Document Type


Publication Date


Publication Citation

41 Environmental Law 407 (2011)


Animal migrations capture the human mind and heart like few other natural phenomena. Migrations provide ecological, psychological (e.g., aesthetic), cultural, and economic benefits. Increasingly, though, migrations are being recognized as threatened phenomena-that is, spectacular aspects of the life history of animal species often involving large numbers of individuals, but which are threatened with impoverishment or demise, even though the species per se may not be in peril. Migration phenomena are themselves worthy of protection, as a category of biodiversity Yet, conserving migratory populations and their migrations is particularly problematic.
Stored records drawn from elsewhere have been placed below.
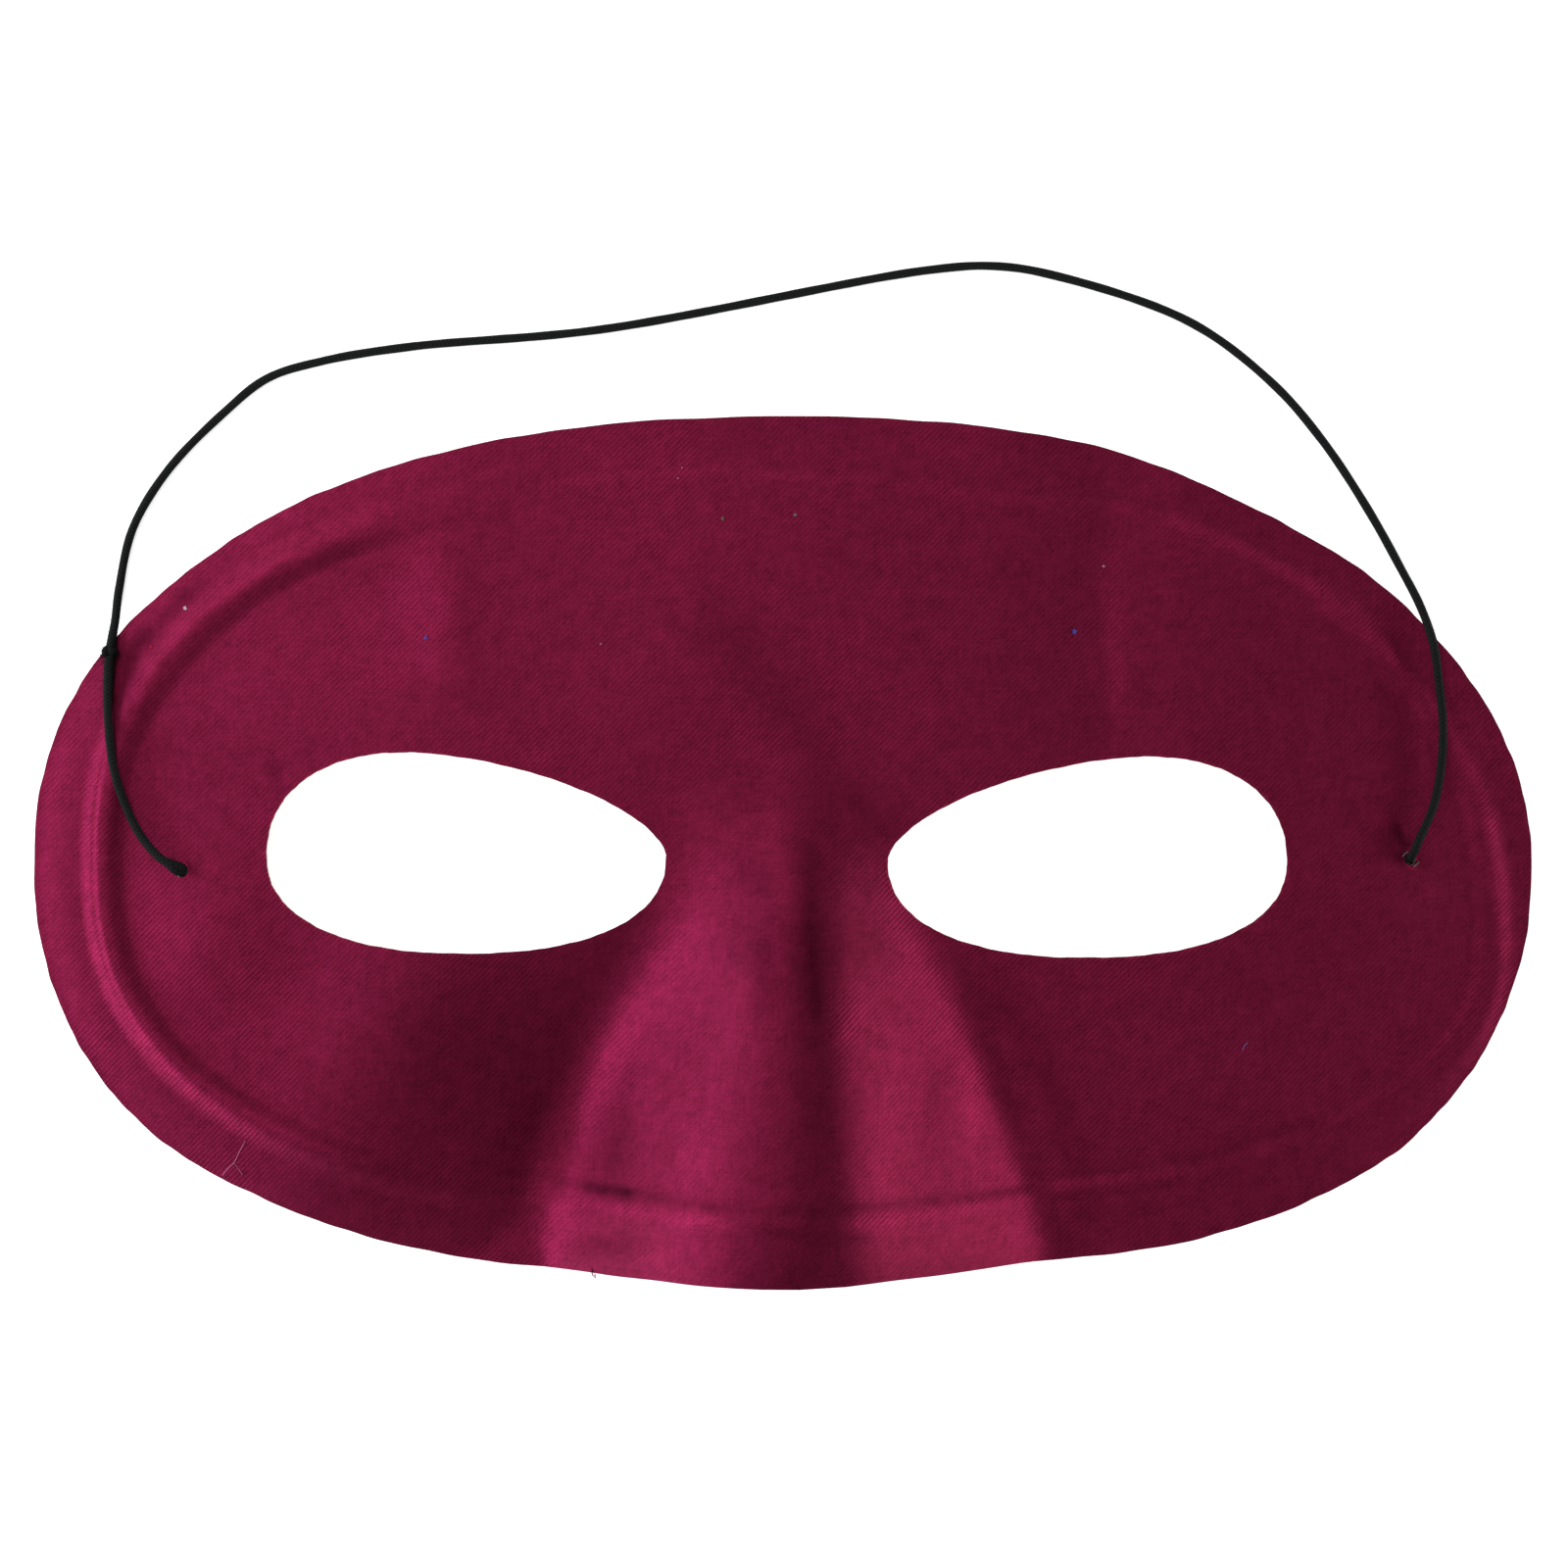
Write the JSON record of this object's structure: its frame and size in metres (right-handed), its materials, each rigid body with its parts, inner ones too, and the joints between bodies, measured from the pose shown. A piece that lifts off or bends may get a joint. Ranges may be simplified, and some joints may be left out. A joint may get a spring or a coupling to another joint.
{
  "type": "masquerade half mask",
  "caption": "Moulded half mask of burgundy sateen on a stiff shell, with almond eye holes, a raised bead inside the edge, a nose and a thin round elastic.",
  "frame": {"origin": "on the table under the middle of the shell, which lies on its back with its face up", "axes": "+X across the mask to the right as seen from its front, +Y up the forehead, +Z out of the face"},
  "size_m": [0.1999, 0.1351, 0.0263],
  "materials": {
    "mask_shell": "satin",
    "elastic_cord": "matte"
  },
  "bodies": {
    "root": {"mask_shell": "mask_shell", "elastic_cord": "elastic_cord", "cord_knot_left": "elastic_cord", "cord_knot_right": "elastic_cord"}
  },
  "joints": []
}
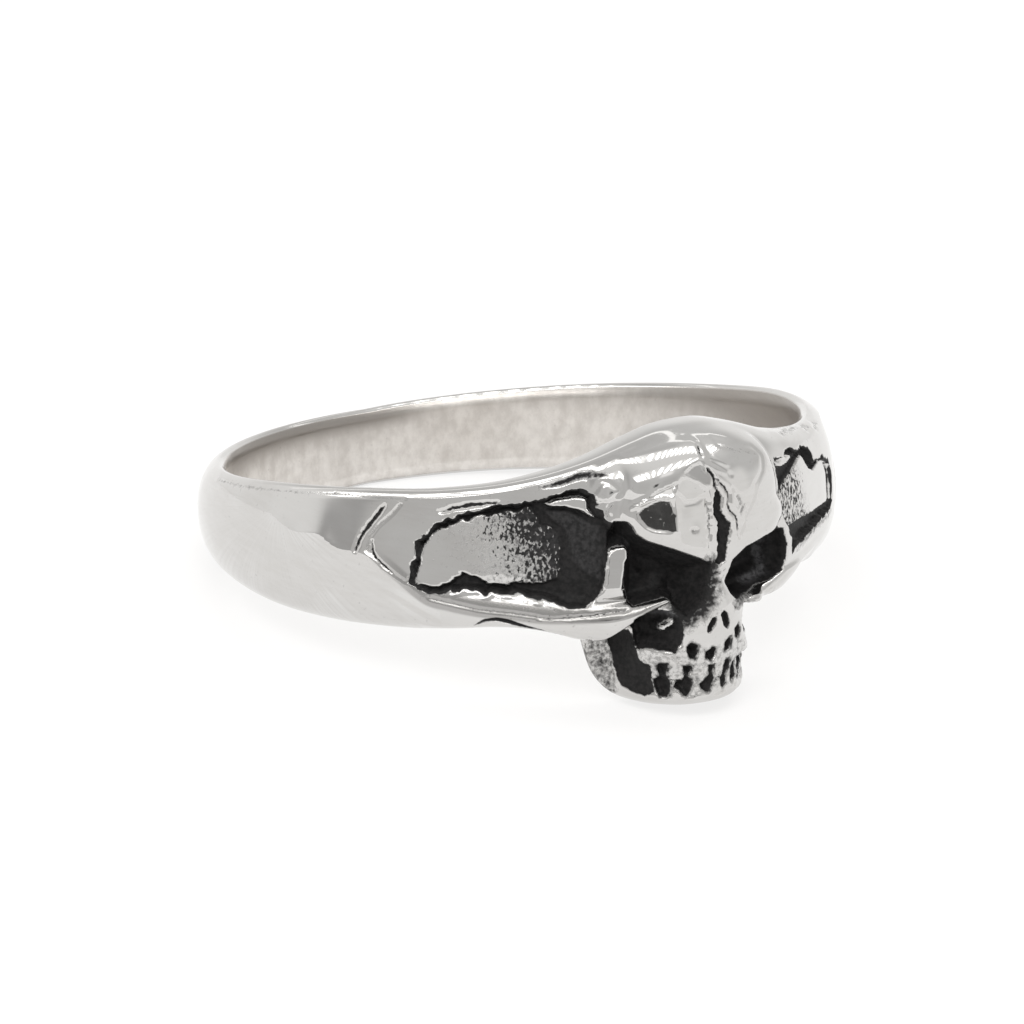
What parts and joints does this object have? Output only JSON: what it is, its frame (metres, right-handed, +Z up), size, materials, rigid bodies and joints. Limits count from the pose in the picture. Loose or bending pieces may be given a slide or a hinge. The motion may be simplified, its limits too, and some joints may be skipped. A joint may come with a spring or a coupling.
{
  "type": "skull ring",
  "caption": "Polished steel finger ring cast in one piece, with a human skull on the front and blackened cracked panels at the temples.",
  "frame": {"origin": "centre of the bounding box in plan, on the ground that the ring rests on", "axes": "+Z up, +X to the skull's left hand side as the wearer sees it and to the right as seen from the front, the skull faces -Y; the finger hole's axis leans back from +Z towards +Y by the ring's rest angle"},
  "size_m": [0.022, 0.024, 0.0093],
  "materials": {
    "steel": "mirror polished outside, satin inside the finger hole, blackened recesses"
  },
  "bodies": {
    "root": {"skull_ring": "steel"}
  },
  "joints": []
}
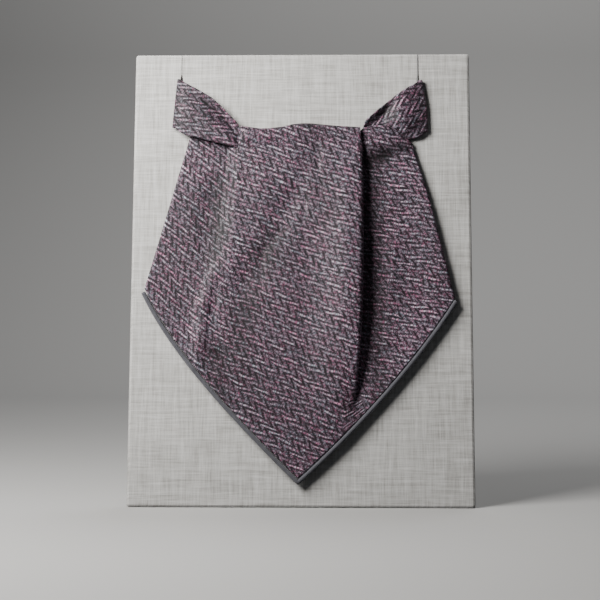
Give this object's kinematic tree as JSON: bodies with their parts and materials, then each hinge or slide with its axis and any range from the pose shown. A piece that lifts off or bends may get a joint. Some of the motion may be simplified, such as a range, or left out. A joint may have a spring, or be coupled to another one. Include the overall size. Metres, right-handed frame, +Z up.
{
  "type": "silk cravat on a display board",
  "caption": "Pleated day cravat with a pointed blade, corded lower edges and a band at the neck, dressed flat on a leaning linen display board.",
  "frame": {"origin": "middle of the flat underside of the board, on the table", "axes": "+Z up; -Y the way the cravat faces; +X to the right of someone who looks at it"},
  "size_m": [0.2, 0.0893, 0.2663],
  "materials": {
    "silk": "muted mauve herringbone silk with a soft sheen",
    "ribbed_binding": "grey ribbed cord, matt",
    "board_linen": "pale warm grey slubby linen wrapped on board, matt"
  },
  "bodies": {
    "root": {"apron": "silk", "ear_left": "silk", "ear_right": "silk", "neckband": "silk", "binding": "ribbed_binding", "board": "board_linen", "bracket_left": "board_linen", "bracket_right": "board_linen"}
  },
  "joints": []
}
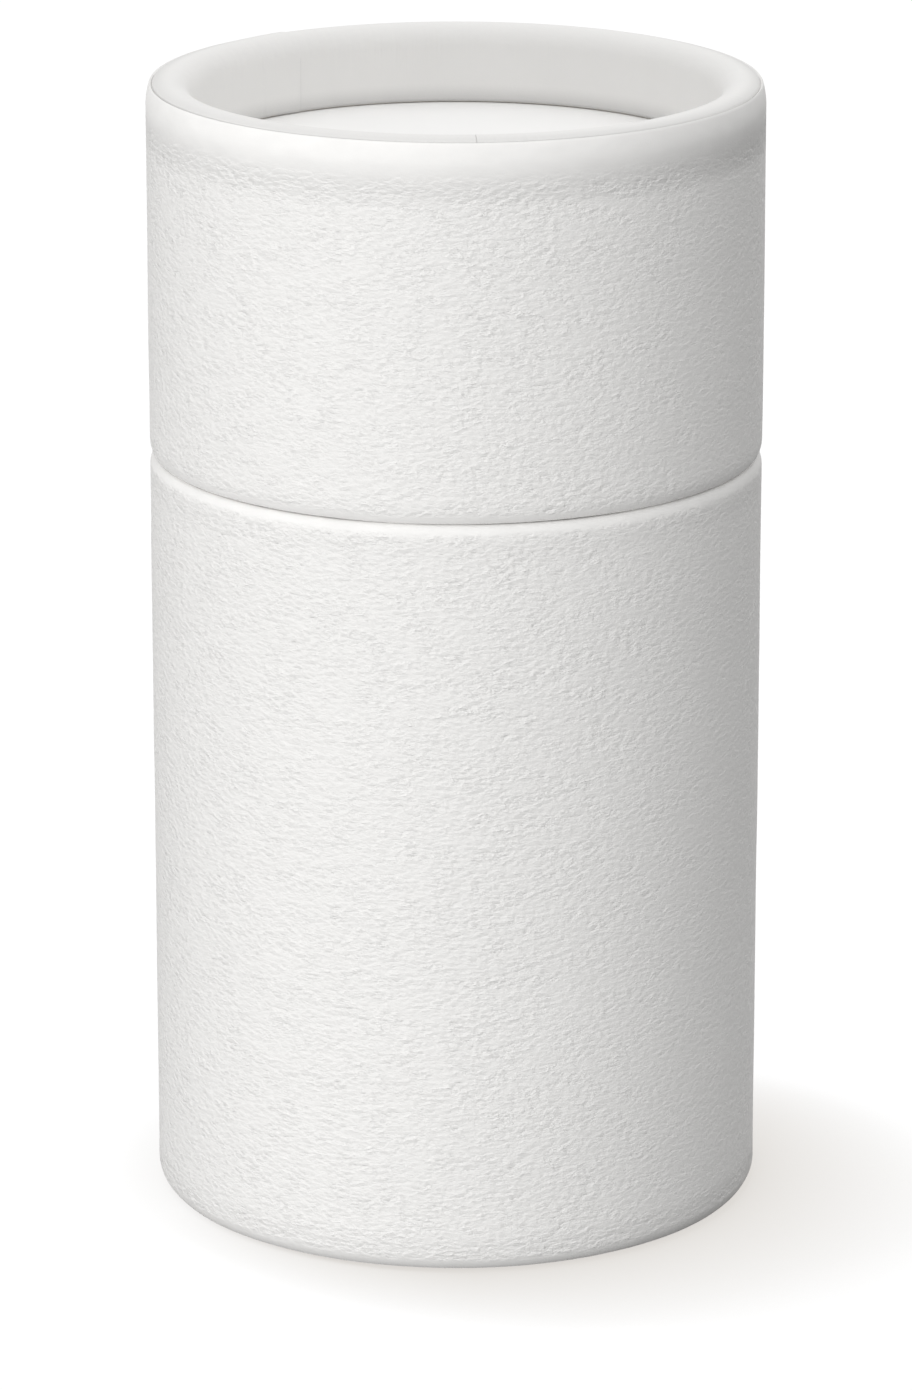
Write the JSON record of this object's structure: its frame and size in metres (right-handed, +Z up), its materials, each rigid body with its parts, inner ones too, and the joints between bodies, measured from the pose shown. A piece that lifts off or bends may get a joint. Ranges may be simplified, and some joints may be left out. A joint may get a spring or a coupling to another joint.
{
  "type": "paperboard gift canister",
  "caption": "Tall round rigid paperboard canister with a rolled, recessed lift-off cap that slides over an inner neck tube; holds small gifts or dry goods.",
  "frame": {"origin": "middle of the ring that the canister stands on", "axes": "+Z up along the tubes' common axis, towards the cap"},
  "size_m": [0.065, 0.065, 0.1212],
  "materials": {
    "textured_wrap": "matt white paper with a felt grain",
    "smooth_paper_board": "board faced with smooth matt white paper",
    "inner_board": "plain white-faced board",
    "inner_paper": "plain white lining paper"
  },
  "bodies": {
    "canister": {"body_board_tube": "smooth_paper_board", "body_outer_wrap": "textured_wrap", "neck_tube": "inner_board", "base_disc": "smooth_paper_board", "floor_disc": "inner_paper"},
    "cap": {"cap_board_tube": "smooth_paper_board", "cap_outer_wrap": "textured_wrap", "cap_top_disc": "smooth_paper_board", "cap_lining_disc": "inner_paper", "cap_inner_lining": "inner_paper"}
  },
  "joints": [
    {"name": "cap_lift", "type": "slide", "parent": "canister", "child": "cap", "axis": [0, 0, 1], "range_m": [0, 0.08]}
  ]
}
Migratory animals are especially vulnerable to a variety of threats because they come into contact with multiple ecosystems and jurisdictions, tend to congregate in large numbers in discrete and often vulnerable areas, and require considerable fuel for their long-distance journeys. In addition, migration is essentially a phenomenon of abundance-the benefits and values of migrations depend on an abundance of animals taking part and conserving species' populations before they become rare has always been an uphill battle. This Article presents an idea for a new federal law that reflects the perspective that conserving migratory behaviors and processes as phenomena of value in and of themselves, and not only of value for species persistence, can provide unique and important benefits. Current conservation laws generally serve the species-based conservation perspective and, with a few exceptions, are not designed or implemented to protect benefits of abundant animal migrations. The existing fragmented framework of laws and authorities also is insufficient to protect most migratory populations against a diversity of threats across multiple jurisdictions and broad geographic scales. Our proposed federal law would offer a unified framework, require abundance targets, and authorize a comprehensive set of legal tools, including both carrots and sticks, for conserving a limited set of nationally or regionally "significant" migrations. Such a law would likely improve the current situation for the nation's most notable migratory populations and generally promote the conservation of all migrations as phenomena of abundance.